The death of the salesperson is the missing piece of the ROI puzzle

David Hague gets nostalgic for a time when in-store salespeople - not social media campaigns - were the front line of a brand's marketing campaign.

A long time ago in a place far, far away, I worked in a Tandy Electronics store. Remember those? They were everywhere – at one point there was reputedly more Tandy and Radio Shack stores than McDonald’s – and they sold everything electronic from a resistor to radio controlled cars, stereo systems and, of course, computers.

Ah, memories.

Anyway, we were paid according to sales and profit, depending on whether you were a manager or a salesperson. As such, you very quickly learnt to actually sell, and more importantly, sell stuff that had a high margin.

For example, you could sell someone a blank cassette in a case, or you could sell the cassette “raw” and then add on blank cases and blank labels. Often the customer saved money, but you made money as the individual items had a higher profit than the packaged.

I am mentioning all this as a preamble to my next statement.

People don’t actually sell anymore. That art of selling seems to have died a death, and everyone is now reliant on “marketing”. And that is a shame.

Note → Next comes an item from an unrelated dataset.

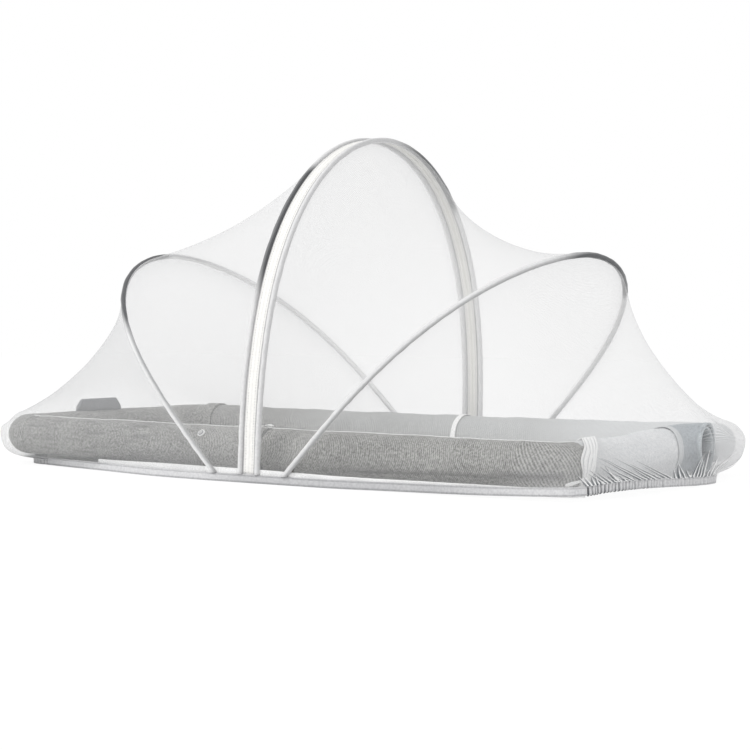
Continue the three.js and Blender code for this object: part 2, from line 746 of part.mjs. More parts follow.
// A panel between two edges of as many points, settled under an even pull. The shares say where its columns
// lie between the edges. Over the rails it pulls less along them than across them.
function drape(first, second, shares, pull, overRails = false) {
  const grid = first.map((start, i) => shares.map((share) => start.clone().lerp(second[i], share)));
  for (let turn = 0; turn < RELAX_TURNS; turn++) {
    for (let i = 1; i + 1 < grid.length; i++) {
      for (let j = 1; j + 1 < shares.length; j++) {
        const before = 1 / (shares[j] - shares[j - 1]);
        const after = 1 / (shares[j + 1] - shares[j]);
        const down = grid[i][j - 1].clone().multiplyScalar(before)
          .addScaledVector(grid[i][j + 1], after).divideScalar(before + after);
        const along = grid[i - 1][j].clone().add(grid[i + 1][j]).multiplyScalar(0.5);
        grid[i][j].copy(down.lerp(along, overRails ? pull * (1 - shares[j]) : pull));
        if (overRails) keepClear(grid[i][j]);
      }
    }
  }
  return grid;
}

// A panel's edge along a sleeve: beside the rod, on the side that faces the other edge.
function besideSleeve(line, other) {
  return line.map((point, i) => {
    const tangent = tangentAt(line, i);
    const towards = other[i].clone().sub(point);
    towards.addScaledVector(tangent, -towards.dot(tangent)).normalize();
    return point.clone().addScaledVector(towards, SLEEVE_RADIUS + EDGE_GAP);
  });
}

// Slides an edge's two end points along it to the level of the hem tape's top.
function levelEnds(edge) {
  const level = HOOP_FOOT + EDGE_GAP;
  for (const i of [0, edge.length - 1]) {
    const tangent = tangentAt(edge, i);
    edge[i].addScaledVector(tangent, (level - edge[i].z) / tangent.z);
  }
  return edge;
}

// A panel between a side hoop and the rod of the arch next to it.
function innerPanel(hoop, shift, pull) {
  const sideLine = hoopStations(hoop);
  const archLine = hoopStations(HOOPS.arch, shift);
  const sideEdge = levelEnds(besideSleeve(sideLine, archLine));
  const archEdge = levelEnds(besideSleeve(archLine, sideLine));
  return sheet(drape(sideEdge, archEdge, evenShares(6), pull), NET_THICKNESS);
}

const END_SHARES = [0, 0.17, 0.33, 0.48, 0.61, 0.72, 0.8, 0.86, 0.905, 0.94, 0.972, 1];
const SKIRT_SHARES = [0.25, 0.5, 0.75, 1];
const END_SKIP = 1; // stations left out at each of a rod's feet, where the wedge beside it is too narrow
const FOOT_ROWS = 5; // rows from a rod's foot to where the panel first lies out over the rails
const SHOULDER = 58; // height at which the panel leaves the rails and hangs down as a skirt

// The line round the outside of the rails where an end panel turns down: side is -1 at the head end.
const OUTSIDE = {
  head: { side: -1, end: 551.5, halfWidth: 274, nearCorner: 82, farCorner: 82 },
  foot: { side: 1, end: 565, halfWidth: 274, nearCorner: 84, farCorner: 30 },
};

function outsideLine({ side, end, halfWidth, nearCorner, farCorner }, hem) {
  const points = [vector(hem[0].x, -halfWidth, SHOULDER)];
  const steps = 6;
  for (const [far, radius] of [[-1, nearCorner], [1, farCorner]]) {
    for (let k = 0; k <= steps; k++) {
      const turn = (far < 0 ? k / steps : 1 - k / steps) * QUARTER;
      const x = side * (end - radius + radius * Math.sin(turn));
      points.push(vector(x, far * (halfWidth - radius + radius * Math.cos(turn)), SHOULDER));
    }
  }
  points.push(vector(hem[hem.length - 1].x, halfWidth, SHOULDER));
  return points;
}

// From the shoulder down to the hem. Where the hem lies further in than the shoulder, under the rail, the
// skirt goes round the rail and under it.
function skirt(over, hem, side) {
  const middle = vector(side * 300, 0, 0);
  const flat = (point) => point.clone().setZ(0).distanceTo(middle);
  const tuck = THREE.MathUtils.clamp((flat(over) - flat(hem)) / 20, 0, 1);
  const upper = over.clone().lerp(hem, 1 / 3).lerp(over.clone().setZ(over.z - 0.6 * (over.z - hem.z)), tuck);
  const lower = over.clone().lerp(hem, 2 / 3).lerp(over.clone().lerp(hem, 0.1).setZ(hem.z), tuck);
  const curve = new THREE.CubicBezierCurve3(over, upper, lower, hem);
  return SKIRT_SHARES.map((share) => curve.getPoint(share));
}

// A panel between a side hoop and the hem, over the rails. The hem's line runs from the near foot.
function endPanel(hoop, outside, pull) {
  const hemPoints = hemOfEnd(outside, hoop);
  const rod = hoopStations(hoop).slice(END_SKIP, -END_SKIP);
  const shares = evenShares(rod.length - 1);
  const hem = pointsAt(hemPoints, shares).map((p) => p.setZ(p.z + TAPE_HEIGHT + HEM_GAP));
  const edge = besideSleeve(rod, hem);
  const shoulder = pointsAt(outsideLine(outside, hemPoints), shares).map((point, i) => {
    const fromFoot = Math.min(i, shares.length - 1 - i) / FOOT_ROWS;
    const out = THREE.MathUtils.smoothstep(fromFoot, 0, 1);
    return edge[i].clone().lerp(hem[i], 0.6).lerp(point, out);
  });
  const grid = drape(edge, shoulder, END_SHARES, pull, true);
  const rows = grid.map((row, i) => [...row, ...skirt(shoulder[i], hem[i], outside.side)]);
  return sheet(rows, NET_THICKNESS);
}

const WEDGE = 27; // from a rod's foot to where the end panel starts on the tape

// The part of the hem's line that an end panel is sewn to.
function hemOfEnd({ side }, { feet }) {
  const whole = hemLine(0, HEM_ROWS.length).filter((p) =>
    side * p.x > side * (p.y < 0 ? feet.near : feet.far) + WEDGE);
  if (side > 0) return whole;
  const gap = whole.findIndex((p, i) => i > 0 && p.y > 0 && whole[i - 1].y < 0);
  return [...whole.slice(gap), ...whole.slice(0, gap)].reverse();
}

// ---- the whole ----

const model = new THREE.Group();

function add(name, geometry, finish) {
  const mesh = new THREE.Mesh(geometry, finish);
  mesh.name = name;
  model.add(mesh);
}

const melange = material(COLOURS.melange, 0.95);
const paleCover = material(COLOURS.paleCover, 0.95);
const cotton = material(COLOURS.whiteCotton, 0.9);
const netting = material(COLOURS.netting, 0.7);
const piping = material(COLOURS.piping, 0.8);
const zip = material(COLOURS.zip, 0.7);
const hemTape = material(COLOURS.hemTape, 0.8);
const tabCloth = material(COLOURS.darkTab, 0.95);
const button = material(COLOURS.button, 0.35);

add("bed_mat", bedMat(), cotton);
add("mattress", mattress(), cotton);
add("rail_near", skin(nearRailStations()), melange);
add("rail_head", skin(headRailStations()), melange);
add("rail_far", skin(farRailStations()), melange);
add("roll_foot", footRoll(), paleCover);
add("head_tab", headTab(), tabCloth);
add("rail_flap", railFlap(), melange);
add("rail_button", railButton(), button);
add("strap_near", sideStrap(-1, 12, STUFFING.near), cotton);
add("strap_far", sideStrap(1, 67, STUFFING.far), cotton);
add("strap_corner", cornerStrap(), cotton);
add("strap_tie", strapTie(), cotton);
add("roll_band", rollBand(), cotton);

add("hoop_head", sleeve(HOOPS.head, 0), piping);
add("arch_head", sleeve(HOOPS.arch, -PIPING_SHIFT), piping);
add("arch_foot", sleeve(HOOPS.arch, PIPING_SHIFT), piping);
add("hoop_foot", sleeve(HOOPS.foot, 0), piping);
add("zip_tape", zipTape(), zip);

add("net_head_end", endPanel(HOOPS.head, OUTSIDE.head, PULL.headEnd), netting);
add("net_head", innerPanel(HOOPS.head, -PIPING_SHIFT, PULL.head), netting);
add("net_foot", innerPanel(HOOPS.foot, PIPING_SHIFT, PULL.foot), netting);
add("net_foot_end", endPanel(HOOPS.foot, OUTSIDE.foot, PULL.footEnd), netting);

add("tape_near", hemStrip(HEM_STARTS.near, HEM_STARTS.foot, 60, TAPE_THICKNESS), hemTape);
add("tape_far", hemStrip(HEM_STARTS.far, HEM_STARTS.head, 28, TAPE_THICKNESS), hemTape);
add("elastic_foot", hemStrip(HEM_STARTS.foot, HEM_STARTS.far, 48, ELASTIC_THICKNESS, 0.7), hemTape);
add("elastic_head", hemStrip(HEM_STARTS.head, HEM_STARTS.end, 26, ELASTIC_THICKNESS), hemTape);

// The origin goes to the middle of the whole thing, on the surface.
const bounds = new THREE.Box3().setFromObject(model);
const middle = bounds.getCenter(new THREE.Vector3());
for (const mesh of model.children) mesh.geometry.translate(-middle.x, -middle.y, -bounds.min.z);

export default model;
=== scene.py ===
# %% [markdown]
# # A pop-up mosquito net over a padded crib top
# The net is a small tent: four bowed rods in sleeves hold four panels of netting, and its hem lies round a
# padded bed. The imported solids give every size. Here each cloth piece is made again on the same lines, finer
# and with its folds, and gets a finish that follows what it is made of.

import math

import bmesh
import bpy
import numpy as np
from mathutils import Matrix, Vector


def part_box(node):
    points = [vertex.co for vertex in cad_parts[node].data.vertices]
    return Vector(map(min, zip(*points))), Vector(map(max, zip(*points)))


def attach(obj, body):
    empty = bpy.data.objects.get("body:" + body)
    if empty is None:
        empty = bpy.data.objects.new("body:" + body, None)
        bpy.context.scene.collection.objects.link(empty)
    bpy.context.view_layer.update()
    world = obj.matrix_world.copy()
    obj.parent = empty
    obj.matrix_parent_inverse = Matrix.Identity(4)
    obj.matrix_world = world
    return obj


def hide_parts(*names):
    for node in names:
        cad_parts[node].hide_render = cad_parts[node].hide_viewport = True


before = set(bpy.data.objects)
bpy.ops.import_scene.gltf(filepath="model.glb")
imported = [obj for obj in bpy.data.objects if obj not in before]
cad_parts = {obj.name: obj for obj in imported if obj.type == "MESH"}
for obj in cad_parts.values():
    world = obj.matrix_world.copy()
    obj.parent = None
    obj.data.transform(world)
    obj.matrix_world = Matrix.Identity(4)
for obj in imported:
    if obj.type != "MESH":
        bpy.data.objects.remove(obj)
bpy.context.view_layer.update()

# %% [markdown]
# ## Where the pieces are
# The cloth is worked out in millimetres from the middle of the bed, as a cutter would. The mat's box says
# where that middle lies in the model, so one shift puts every piece in its place.

# %% Millimetres from the middle of the bed
MAT_MIDDLE = -4.0  # the mat lies this far towards the head end
LOW, HIGH = (np.array(corner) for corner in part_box("bed_mat"))
SHIFT = np.array([(LOW[0] + HIGH[0]) / 2 - MAT_MIDDLE / 1000, (LOW[1] + HIGH[1]) / 2, LOW[2]])
UP = np.array([0.0, 0.0, 1.0])


def in_metres(points):
    return np.asarray(points, float) / 1000 + SHIFT


print("middle of the bed:", SHIFT.round(4))

# %% [markdown]
# ## Camera and light
# The camera looks at the near side from a little above the floor. Light comes from a pale room and two soft
# boxes, at a level where a colour looks as it is written. The floor and the room are white to the camera.

# %% Camera
AZIMUTH, ELEVATION = math.radians(36.165), math.radians(1.923)
CAMERA_PLACE = Vector((1.8445, -2.4538, 0.2511))  # metres, from the middle of the bed
scene = bpy.context.scene
camera_data = bpy.data.cameras.new("camera")
camera_data.lens = 93.13
camera_data.sensor_width = 36
camera = bpy.data.objects.new("camera", camera_data)
camera.location = CAMERA_PLACE + Vector(SHIFT)
camera.rotation_euler = (math.pi / 2 - ELEVATION, 0, AZIMUTH)
scene.collection.objects.link(camera)
scene.camera = camera
print("camera at", [round(v, 3) for v in camera.location])


# %% Short functions for shader nodes and colours
def linear(hex_colour):
    """An sRGB hex colour as linear values."""
    parts = [int(hex_colour[i : i + 2], 16) / 255 for i in (1, 3, 5)]
    return tuple(p / 12.92 if p <= 0.04045 else ((p + 0.055) / 1.055) ** 2.4 for p in parts) + (1.0,)


def empty_tree(owner):
    owner.use_nodes = True
    owner.node_tree.nodes.clear()
    return owner.node_tree


def add(tree, kind, inputs=None, **settings):
    """The outputs of a new node. An input is a value, or the output that feeds it."""
    made = tree.nodes.new(kind)
    for name, value in settings.items():
        setattr(made, name, value)
    for name, value in (inputs or {}).items():
        socket = made.inputs[name]
        if isinstance(value, bpy.types.NodeSocket):
            tree.links.new(value, socket)
        else:
            socket.default_value = value
    return made.outputs


def calc(tree, operation, *values, clamp=False):
    return add(tree, "ShaderNodeMath", dict(enumerate(values)), operation=operation, use_clamp=clamp)[0]


def blend(tree, share, first, second):
    """The first colour where the share is 0, the second where it is 1."""
    return add(tree, "ShaderNodeMix", {0: share, 6: first, 7: second}, data_type="RGBA")[2]


# %% The pale room
WHITE = linear("#FFFFFF")
scene.view_settings.view_transform = "Standard"
scene.cycles.transparent_max_bounces = 32
scene.world = bpy.data.worlds.new("pale room")
tree = empty_tree(scene.world)
rays = add(tree, "ShaderNodeLightPath")
seen = calc(tree, "MAXIMUM", rays["Is Camera Ray"], rays["Is Glossy Ray"])
seen = calc(tree, "MAXIMUM", seen, rays["Is Transmission Ray"])
room, white = (add(tree, "ShaderNodeBackground", {"Color": WHITE, "Strength": strength})[0]
               for strength in (0.76, 1.0))
both = add(tree, "ShaderNodeMixShader", {0: seen, 1: room, 2: white})[0]
add(tree, "ShaderNodeOutputWorld", {"Surface": both})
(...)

Everywhere you go, stores are either self-serve or no-one cares and just asks what you want. It doesn’t matter if it is the local servo (who used to make a mozza selling oil top ups – “your oil is half empty sir”), or the supermarket. And God forbid you’ll even find a salesperson in say Kmart or Target or BigW.

Rivers certainly doesn’t and nor does Harvey Norman or JB HiFi, from my experience. They might ask what you want and point you to it or get it for you if you are lucky.

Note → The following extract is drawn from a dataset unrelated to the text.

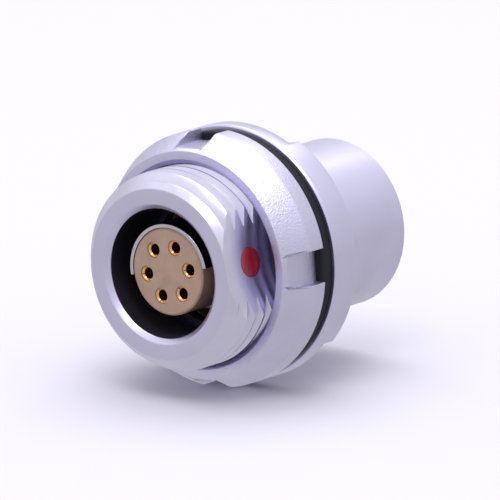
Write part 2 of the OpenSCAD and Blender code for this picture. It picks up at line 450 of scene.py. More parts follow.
class Effect:
    """Shader node groups that several finishes use, each built once."""

    made: dict[str, bpy.types.NodeTree] = {}

    @classmethod
    def group(cls, name: str, inputs: dict[str, float], outputs: dict[str, str]) -> bpy.types.NodeTree:
        """Makes an empty group with its sockets.

        Args:
            name: the group's name.
            inputs: the names of its number inputs with their usual values.
            outputs: the names of its outputs with their socket types.

        Returns:
            The group.
        """
        tree = bpy.data.node_groups.new(name, "ShaderNodeTree")
        for socket, value in inputs.items():
            made = tree.interface.new_socket(socket, in_out="INPUT", socket_type="NodeSocketFloat")
            made.default_value = value
        for socket, kind in outputs.items():
            tree.interface.new_socket(socket, in_out="OUTPUT", socket_type=kind)
        cls.made[name] = tree
        return tree

    @classmethod
    def blasted_grain(cls) -> bpy.types.NodeTree:
        """The fine even grain of blasted and plated metal, as a height and a mask.

        Returns:
            The group, with its grain's size in millimetres as an input.
        """
        if "blasted grain" in cls.made:
            return cls.made["blasted grain"]
        tree = cls.group(
            "blasted grain", {"Grain": 0.06}, {"Height": "NodeSocketFloat", "Mask": "NodeSocketFloat"}
        )
        sheet = NodeSheet(tree)
        given = sheet.add("NodeGroupInput")
        place = sheet.add("TexCoord")
        scale = sheet.maths("DIVIDE", 1 / MM, given.outputs["Grain"])
        fine = sheet.add("TexNoise", noise_dimensions="3D")
        sheet.dial(fine, {"Detail": 2.0, "Roughness": 0.6})
        sheet.wire(place.outputs["Object"], fine.inputs["Vector"])
        sheet.wire(scale, fine.inputs["Scale"])
        pits = sheet.add("TexVoronoi", feature="F1")
        sheet.wire(place.outputs["Object"], pits.inputs["Vector"])
        sheet.wire(sheet.maths("MULTIPLY", scale, 0.55), pits.inputs["Scale"])
        dimples = sheet.maths("MULTIPLY", pits.outputs["Distance"], 0.35)
        height = sheet.maths("ADD", fine.outputs["Fac"], dimples)
        out = sheet.add("NodeGroupOutput")
        sheet.wire(height, out.inputs["Height"])
        sheet.wire(fine.outputs["Fac"], out.inputs["Mask"])
        return tree

    @classmethod
    def turning_lines(cls) -> bpy.types.NodeTree:
        """The fine rings that a lathe leaves on faces and round sides, as a height and a mask.

        Returns:
            The group, with the width of a line in millimetres as an input.
        """
        if "turning lines" in cls.made:
            return cls.made["turning lines"]
        tree = cls.group(
            "turning lines", {"Line": 0.05}, {"Height": "NodeSocketFloat", "Mask": "NodeSocketFloat"}
        )
        sheet = NodeSheet(tree)
        given = sheet.add("NodeGroupInput")
        place = sheet.add("TexCoord")
        parts = sheet.add("SeparateXYZ")
        sheet.wire(place.outputs["Object"], parts.inputs[0])
        across = sheet.add("CombineXYZ")
        sheet.wire(parts.outputs["X"], across.inputs["X"])
        sheet.wire(parts.outputs["Z"], across.inputs["Y"])
        away = sheet.add("VectorMath", operation="LENGTH")
        sheet.wire(across.outputs[0], away.inputs[0])
        along = sheet.maths("ADD", parts.outputs["Y"], away.outputs["Value"])
        rings = sheet.maths("DIVIDE", sheet.maths("DIVIDE", along, MM), given.outputs["Line"])
        noise = sheet.add("TexNoise", noise_dimensions="1D")
        sheet.dial(noise, {"Scale": 1.0, "Detail": 3.0})
        sheet.wire(rings, noise.inputs["W"])
        out = sheet.add("NodeGroupOutput")
        sheet.wire(noise.outputs["Fac"], out.inputs["Height"])
        sheet.wire(noise.outputs["Fac"], out.inputs["Mask"])
        return tree

    @classmethod
    def handled_clouds(cls) -> bpy.types.NodeTree:
        """Soft uneven patches, as plating and moulding have, as a mask from 0 to 1.

        Returns:
            The group, with the size of a patch in millimetres as an input.
        """
        if "handled clouds" in cls.made:
            return cls.made["handled clouds"]
        tree = cls.group("handled clouds", {"Patch": 3.0}, {"Mask": "NodeSocketFloat"})
        sheet = NodeSheet(tree)
        given = sheet.add("NodeGroupInput")
        place = sheet.add("TexCoord")
        noise = sheet.add("TexNoise", noise_dimensions="3D")
        sheet.dial(noise, {"Detail": 4.0, "Distortion": 0.4})
        sheet.wire(place.outputs["Object"], noise.inputs["Vector"])
        sheet.wire(sheet.maths("DIVIDE", 1 / MM, given.outputs["Patch"]), noise.inputs["Scale"])
        spread = sheet.add("MapRange")
        sheet.dial(spread, {"From Min": 0.3, "From Max": 0.7})
        sheet.wire(noise.outputs["Fac"], spread.inputs["Value"])
        out = sheet.add("NodeGroupOutput")
        sheet.wire(spread.outputs["Result"], out.inputs["Mask"])
        return tree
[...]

Sometimes not even that. I recall a major electrical appliances and associated gadgetry store assistant being asked for five SD cards of a particular brand and size. It was a decent potential sale.

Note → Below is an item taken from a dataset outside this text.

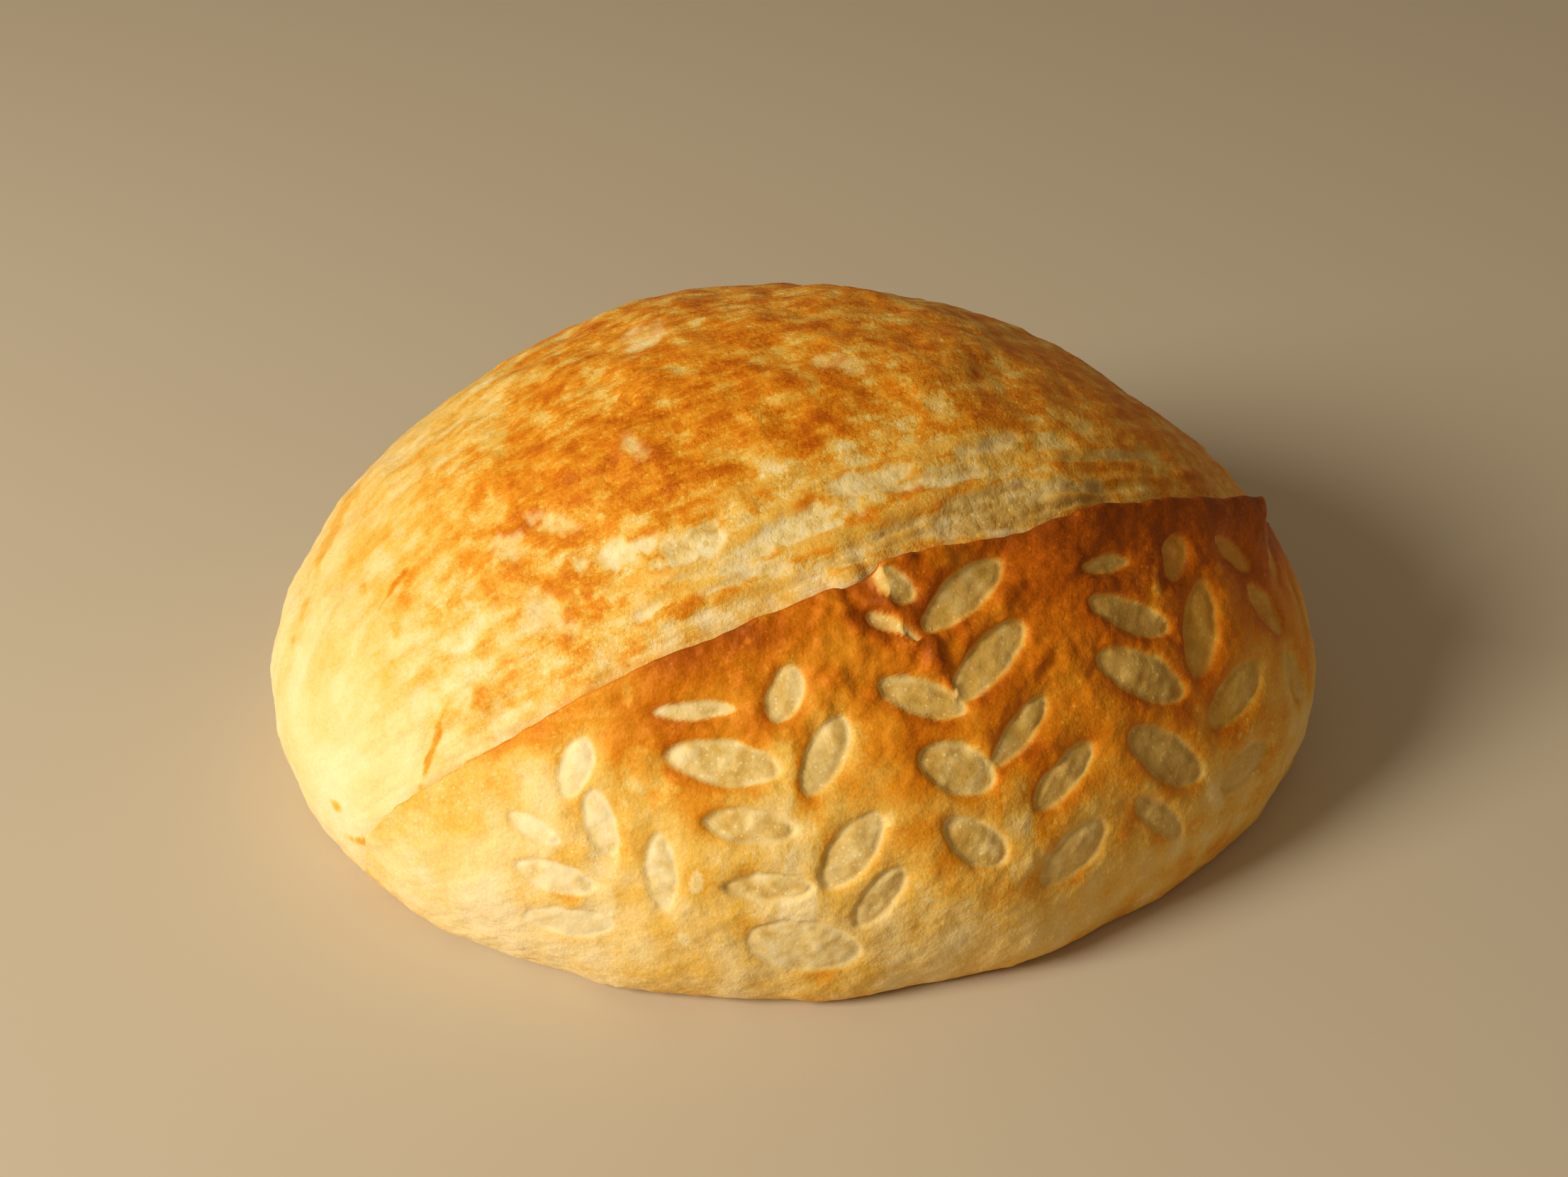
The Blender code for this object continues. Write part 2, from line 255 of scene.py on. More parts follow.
BLISTERS = (
    (-72, 62.0, 8, 4.5, -11, 1.5), (-70, 57, 5, 4, 10, 0.9), (-85, 60.4, 6, 5.5, -52, 1.1), (-86, 56, 5, 4, 0, 0.5),
    (-75, 64.6, 5, 2.6, -70, 0.7), (-72, 74.2, 7, 3.6, 1, 1.1), (-80, 66, 9, 5, -60, 0.7), (-83, 68, 8, 4, -80, 0.6),
    (-77, 68.5, 7, 3, -50, 0.7), (-81, 63, 4, 3, -20, 0.6), (-58.5, 66, 6, 4, 10, 0.6), (-57, 58, 7, 3, 60, 0.6),
    (-36, 55.5, 6, 3.4, -50, 0.6), (-78, 50, 5, 4, -20, 0.35), (-95, 60, 7, 4, -60, 0.3), (-57, 62, 6, 4, 40, 0.3),
)
PALE_SPOTS = (
    (-105.5, 47.3, 9, 8, -38, 0.14), (-106, 42, 9, 6, -20, 0.08), (-119, 44, 11, 7, -134, 0.05),
    (-109, 57, 5, 1.8, -8, 0.16), (-108, 33, 8, 5, -17, 0.10), (-108, 24, 9, 7, -12, 0.10),
    (-99, 30.7, 4, 2.6, -2, 0.22), (-100, 19.6, 3.6, 2.6, -26, 0.16), (-34, 60.2, 5, 2.4, 31, 0.22),
    (-22, 55.3, 3, 2.4, 42, 0.16), (-113, 60, 3, 2.4, -60, 0.2), (-115, 58, 3, 2, -60, 0.16),
    (-91.5, 47, 24, 6, 4, 0.10), (-89, 31, 26, 7, 6, 0.13), (-69.5, 53, 24, 5, 8, 0.08), (-66.5, 35, 24, 6, 6, 0.10),
    (-37, 52, 24, 5, 0, 0.08), (-39.5, 32, 24, 6, 0, 0.08), (-94, 68, 2.6, 2, 0, 0.2),
    (-88, 50, 16, 12, 0, 0.04), (-92, 36, 20, 14, 0, 0.05), (-66, 74, 16, 10, -80, 0.05),
    (-84, 26, 14, 22, 0, 0.05), (-90, 24, 5, 2.4, -70, 0.14), (-80, 40, 3.2, 2, 20, 0.14),
)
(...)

“We don’t sell that brand” he said, with a competing brand at his right elbow on display under glass. And then walked away.

Even the “new” Tandy – Jaycar – doesn’t seem to sell, although I can say their staff are very good and knowledgeable.

Butchers used to be pretty good sales folk too, with their sassy and risqué patter. So did the original greengrocer / corner shop – think Arkwright of Open All Hours!

Therefore, I ask: is selling a dying art, or has everyone just become too damn lazy? Has the rise of the self serve checkout, the “get-it-yourself” department store and the pump-your-own-fuel servo all contributed to this malaise with their promise of lower running costs hinting then at higher profits?

I suggest a bit of sales training and weeding out no-hopers would garner far more effect than ploughing money into so-called social media campaigns – that don’t really increase sales physically, just awareness.

I give you exhibit number one. A brand name service station in south western WA that sells at full price, and is surrounded by discount servos – four within 500 metres – and there is always a wait to get fuel.

Why? They have driveway attendants who’ll cheerfully fill ‘er up, check the oil (and top up as necessary), clean the windscreen and test the tyre pressures. They try to sell everything from windscreen cleaner to oil to drinks to Mars Bars.

They only thing they don’t do is accept the brand’s loyalty card. Why should they? They don’t need it.

David Hague is the owner of VBtheDog Productions.